A pogrom is a violent riot aimed at massacre or persecution of an ethnic or religious group, particularly one aimed at Jews. The term originally entered the English language to describe 19th- and 20th-century attacks on Jews in the Russian Empire (mostly within the Pale of Settlement in present-day Ukraine and Belarus). Similar attacks against Jews at other times and places also became retrospectively known as pogroms. - Wikipedia

On Bad Guys and Good Guys

Twenty years later and I have developed my daily routine. I wake up in the morning, take my coffee and my cigarette first, I read, I write. If I am a good guy that morning, I may go to the library. If I am a bad guy, I may just stay at home, read the news between the lines, read a book, do nothing… I have a bunch of friends. With A.N., my best friend, I have worked on a documentary for 4 years. The film follows a drinking artist who lives in Portobello Road. He is from Bosnia, like myself. He writes bad poetry, like myself. He is a gambler and a Buddhist but I am not that advanced. He, maybe, suffers from severe depression and paranoia, of which I am the champion.

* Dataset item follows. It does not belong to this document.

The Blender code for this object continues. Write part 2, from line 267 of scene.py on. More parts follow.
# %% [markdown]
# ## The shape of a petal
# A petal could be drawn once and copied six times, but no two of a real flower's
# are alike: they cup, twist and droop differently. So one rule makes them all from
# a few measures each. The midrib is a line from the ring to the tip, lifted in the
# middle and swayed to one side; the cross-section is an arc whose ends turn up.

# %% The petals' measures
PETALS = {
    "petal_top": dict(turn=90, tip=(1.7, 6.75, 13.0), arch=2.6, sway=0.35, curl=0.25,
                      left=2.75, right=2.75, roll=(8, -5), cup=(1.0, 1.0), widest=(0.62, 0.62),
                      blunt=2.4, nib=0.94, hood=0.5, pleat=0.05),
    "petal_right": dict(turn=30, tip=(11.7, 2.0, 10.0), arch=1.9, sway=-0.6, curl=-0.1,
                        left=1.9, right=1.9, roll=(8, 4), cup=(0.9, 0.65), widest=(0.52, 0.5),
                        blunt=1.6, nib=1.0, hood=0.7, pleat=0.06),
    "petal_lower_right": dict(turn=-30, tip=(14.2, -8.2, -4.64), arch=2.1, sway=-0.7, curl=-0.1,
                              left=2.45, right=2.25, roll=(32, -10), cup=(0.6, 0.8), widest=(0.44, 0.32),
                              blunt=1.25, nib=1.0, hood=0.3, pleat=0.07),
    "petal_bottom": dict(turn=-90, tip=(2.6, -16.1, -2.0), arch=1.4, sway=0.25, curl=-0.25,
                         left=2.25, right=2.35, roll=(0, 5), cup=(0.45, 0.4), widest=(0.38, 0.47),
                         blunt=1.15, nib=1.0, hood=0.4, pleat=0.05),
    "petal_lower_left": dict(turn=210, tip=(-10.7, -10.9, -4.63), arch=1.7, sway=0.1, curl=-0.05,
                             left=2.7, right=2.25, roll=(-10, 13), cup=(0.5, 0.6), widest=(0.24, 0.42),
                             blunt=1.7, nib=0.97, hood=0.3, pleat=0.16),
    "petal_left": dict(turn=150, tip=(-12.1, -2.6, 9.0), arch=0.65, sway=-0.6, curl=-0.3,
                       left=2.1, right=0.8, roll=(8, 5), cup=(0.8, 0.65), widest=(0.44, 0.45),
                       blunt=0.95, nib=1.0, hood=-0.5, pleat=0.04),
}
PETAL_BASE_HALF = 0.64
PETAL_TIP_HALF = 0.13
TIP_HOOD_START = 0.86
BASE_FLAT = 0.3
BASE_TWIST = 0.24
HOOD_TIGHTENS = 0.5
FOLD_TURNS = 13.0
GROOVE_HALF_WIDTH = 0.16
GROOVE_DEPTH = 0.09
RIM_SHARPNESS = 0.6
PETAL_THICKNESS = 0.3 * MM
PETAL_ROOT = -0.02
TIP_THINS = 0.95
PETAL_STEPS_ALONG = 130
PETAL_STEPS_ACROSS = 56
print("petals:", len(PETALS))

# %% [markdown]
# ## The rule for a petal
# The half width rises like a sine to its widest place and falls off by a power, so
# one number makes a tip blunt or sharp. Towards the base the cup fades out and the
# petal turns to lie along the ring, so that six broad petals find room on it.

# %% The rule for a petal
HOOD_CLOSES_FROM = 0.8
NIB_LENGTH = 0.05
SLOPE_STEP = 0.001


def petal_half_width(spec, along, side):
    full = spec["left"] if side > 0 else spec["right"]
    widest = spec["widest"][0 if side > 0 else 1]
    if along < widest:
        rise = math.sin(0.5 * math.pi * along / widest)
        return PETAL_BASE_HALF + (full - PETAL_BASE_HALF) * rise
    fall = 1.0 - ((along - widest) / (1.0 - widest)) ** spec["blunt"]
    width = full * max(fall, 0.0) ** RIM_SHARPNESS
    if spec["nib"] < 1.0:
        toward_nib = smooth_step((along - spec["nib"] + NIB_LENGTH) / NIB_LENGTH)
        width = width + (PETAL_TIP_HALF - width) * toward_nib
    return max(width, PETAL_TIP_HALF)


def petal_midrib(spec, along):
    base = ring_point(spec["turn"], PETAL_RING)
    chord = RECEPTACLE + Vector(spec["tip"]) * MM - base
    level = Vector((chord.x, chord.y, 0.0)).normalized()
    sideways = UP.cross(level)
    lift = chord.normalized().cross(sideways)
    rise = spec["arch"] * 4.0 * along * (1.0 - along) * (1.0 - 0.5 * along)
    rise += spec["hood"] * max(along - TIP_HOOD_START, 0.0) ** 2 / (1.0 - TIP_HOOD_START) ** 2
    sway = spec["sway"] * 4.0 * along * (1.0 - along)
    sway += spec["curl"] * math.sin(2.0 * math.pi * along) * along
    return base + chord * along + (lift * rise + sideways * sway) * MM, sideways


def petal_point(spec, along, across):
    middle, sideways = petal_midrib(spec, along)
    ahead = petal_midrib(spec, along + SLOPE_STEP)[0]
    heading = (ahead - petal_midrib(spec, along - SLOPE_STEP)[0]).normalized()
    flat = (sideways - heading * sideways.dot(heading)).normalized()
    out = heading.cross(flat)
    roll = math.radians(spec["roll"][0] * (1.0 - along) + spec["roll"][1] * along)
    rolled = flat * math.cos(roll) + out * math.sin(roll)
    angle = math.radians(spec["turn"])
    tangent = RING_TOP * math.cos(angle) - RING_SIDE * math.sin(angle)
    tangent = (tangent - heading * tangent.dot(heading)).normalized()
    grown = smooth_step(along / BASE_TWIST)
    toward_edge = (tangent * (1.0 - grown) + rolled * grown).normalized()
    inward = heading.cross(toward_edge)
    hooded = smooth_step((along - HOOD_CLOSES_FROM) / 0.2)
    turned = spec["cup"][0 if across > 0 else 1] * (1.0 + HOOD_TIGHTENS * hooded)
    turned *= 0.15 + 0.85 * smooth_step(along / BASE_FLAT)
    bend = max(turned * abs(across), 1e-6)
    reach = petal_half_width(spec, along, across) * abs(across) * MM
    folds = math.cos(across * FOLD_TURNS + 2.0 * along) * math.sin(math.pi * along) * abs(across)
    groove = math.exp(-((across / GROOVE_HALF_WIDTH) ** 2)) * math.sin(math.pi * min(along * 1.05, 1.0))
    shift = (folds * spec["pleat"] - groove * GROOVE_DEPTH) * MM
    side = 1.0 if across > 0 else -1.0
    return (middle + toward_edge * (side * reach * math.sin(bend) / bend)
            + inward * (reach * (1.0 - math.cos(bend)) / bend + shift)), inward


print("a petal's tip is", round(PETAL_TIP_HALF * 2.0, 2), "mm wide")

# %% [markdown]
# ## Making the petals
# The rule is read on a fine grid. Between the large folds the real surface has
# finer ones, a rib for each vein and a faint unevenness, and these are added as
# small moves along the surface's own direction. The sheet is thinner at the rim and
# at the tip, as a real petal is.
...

As of recent, I have been a bad guy, staying home, deceiving my friend that I am working on our film while I secretly feed into my obsession. I am scrutinizing wars, counting deaths, forecasting, even finding certain perfidious satisfaction when my bleak predictions, based on my understanding of civil war, come true. If I was a Christian, or a Muslim, or a Jewish, my war speculations could amount to the mortal sin (peccatum mortale).

I wonder what would it be like if I was a good Christian, or Muslim, or Jew - good enough to get the job as a big strategist of the devil, working in his factory of war, planning military coups in countries around the globe, bringing unrest to the world, spreading fear and panic, profiting from human misery.

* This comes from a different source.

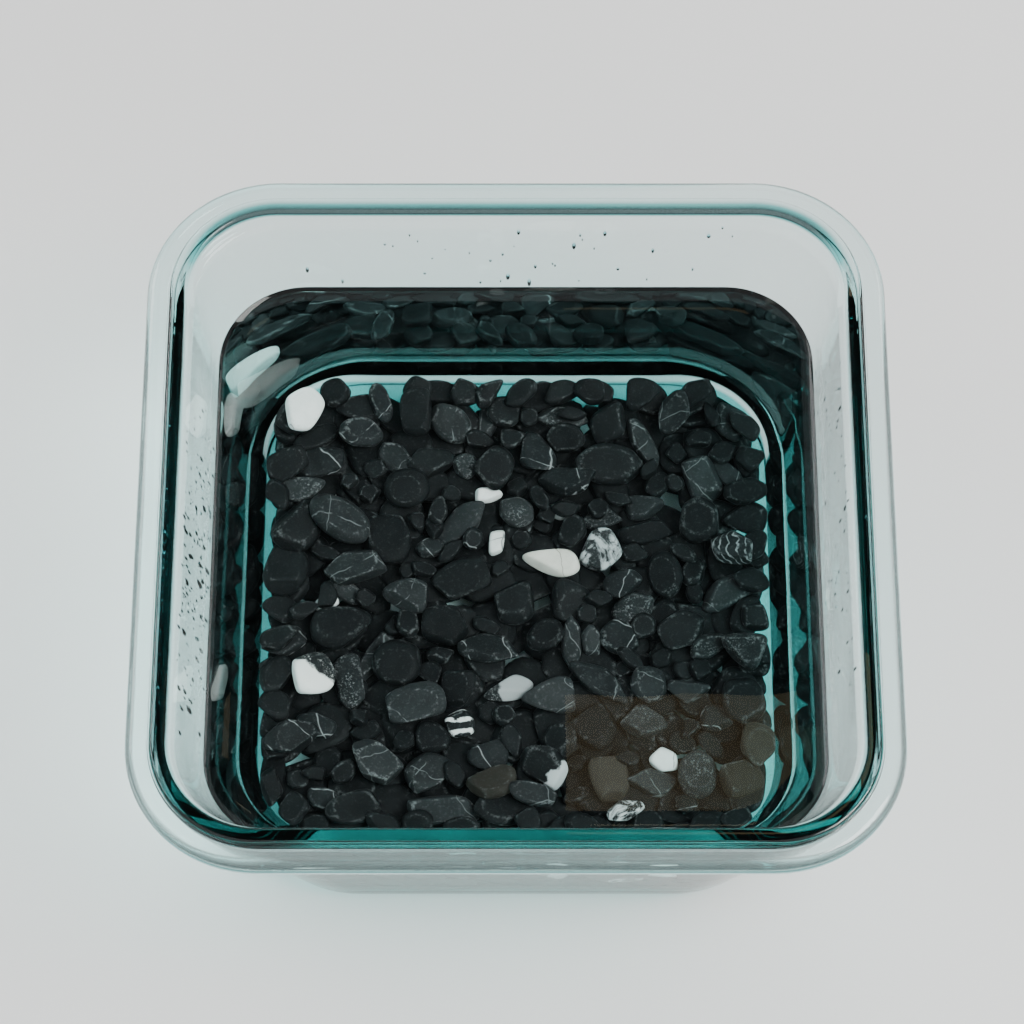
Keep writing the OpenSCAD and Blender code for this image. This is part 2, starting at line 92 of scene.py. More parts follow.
def add_attribute(obj, name, values):
    """Stores one number or one vector for each point of the mesh, for the shaders to read."""
    kind = "FLOAT" if values.ndim == 1 else "FLOAT_VECTOR"
    attribute = obj.data.attributes.new(name, kind, "POINT")
    attribute.data.foreach_set("value" if values.ndim == 1 else "vector",
                               values.astype(np.float32).ravel())


# %% [markdown]
# ### Writing a material down
#
# A material is a tree of nodes. It could be wired up by hand, node after node, but then its recipe is lost
# among the wires. These helpers each add one node and give back its result, so that a material can be
# read like a formula.


# %% Shader nodes
def put(tree, kind, settings=None, **inputs):
    """Adds a shader node. Settings are its own choices; each input is a value or another node's socket.

    An input is named as on the node, with _ for a space, or in0, in1 ... for the socket at that place.
    """
    node = tree.nodes.new(kind)
    for key, value in (settings or {}).items():
        setattr(node, key, value)
    for key, value in inputs.items():
        slot = int(key[2:]) if key[:2] == "in" and key[2:].isdigit() else key.replace("_", " ")
        socket = node.inputs[slot]
        if isinstance(value, bpy.types.NodeSocket):
            tree.links.new(value, socket)
        else:
            socket.default_value = value
    return node


def math_of(tree, operation, a, b=0.0, clamp=False):
    """The result socket of one math node."""
    return put(tree, "ShaderNodeMath", {"operation": operation, "use_clamp": clamp}, in0=a, in1=b).outputs[0]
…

Let's presume for a moment that there is such a job and I got it.

First I would find a country. Then I would find its most fruit-bearing tree. Then I would ask whose tree is that. If the answer is: it belongs to this family, I would try and buy it from them (as a Devil I can have all the money in the world). If the tree was not for sale, I would corrupt their offspring, brothers and sisters, I would divide them, throw them to the jaws of war.

In the war the good guys would fight on my side while The Other, “non-cooperative“ side, without a doubt, would be the bad guy's side.

The Other side would be demonised, humiliated, made to look like the devil himself.
But I am neither Christian nor Muslim nor a Jew. Neither patriot nor capitalist - globalist. I am nobody, an atheist, a writer with a blank page.

At worst, I am a socialist - At best, I am a gnostic. As far as I know I do not belong to a single voluntary organisation in the world. Even my library card has expired.

But there is no job...

Present...

The civil war in Ukraine is a brotherly war of two Slavic nations. A dangerous war that in no time can set ablaze the entire continent and beyond.

There is a humanitarian crisis in the eastern regions of Donetsk and Luhansk. Thousands already lost their lives, were wounded, their homes destroyed. Hundreds of thousands walked away from their towns in Donbass and left for Russia or, in much smaller numbers, towards Kiev's side. Along the lines of poisoning ideological and historical divisions of the past, the two sides are sinking into an endless war.

What if we are all seated on that square with Ilya Ehrenburg and Ljuba Michailowna Kosinzewa, some feeding pigeons, some looking at the gloomy sky of divisive European politics, witnessing radicalisation of popular opinions across the old continent, witnessing a dangerous civil war in Eastern Ukraine - doing nothing to stop it from spreading like a plague.

Of course, pro war advocates believe that it can be controlled. For pro war advocates there is a country and its property. There are citizens, resources, business opportunities, there are numbers. There are entire cities in Donbass (Eastern Ukraine) that resemble Sarajevo,Vukovar, Knin, Belgrade that are being terrorised or waiting to be terrorised, there are weapons to be sold, bank loans to be given, there are lives to be taken, territories conquered...

There are two contestants for the job.

One contestant is a bad guy, and he's The Other. Good guys are on “our side”. Yes, just like in Syria, Iraq, Lybia, Afganistan, Pakistan, Gaza, like anywhere in the world, the other side is to be blamed because … It’s Russia's fault.

Very soon, in a few years, it will become China's fault. Otherwise peaceful Chinese nation may soon become “the threat to our way of life”. But what if China disagrees with our future “quests for justice” and turns from peaceful nation that does not interfere militarily outside its region, enter the dragon of war?!?

It could be a frightening prospect if I did not count on the wisdom of the ancient nation of China.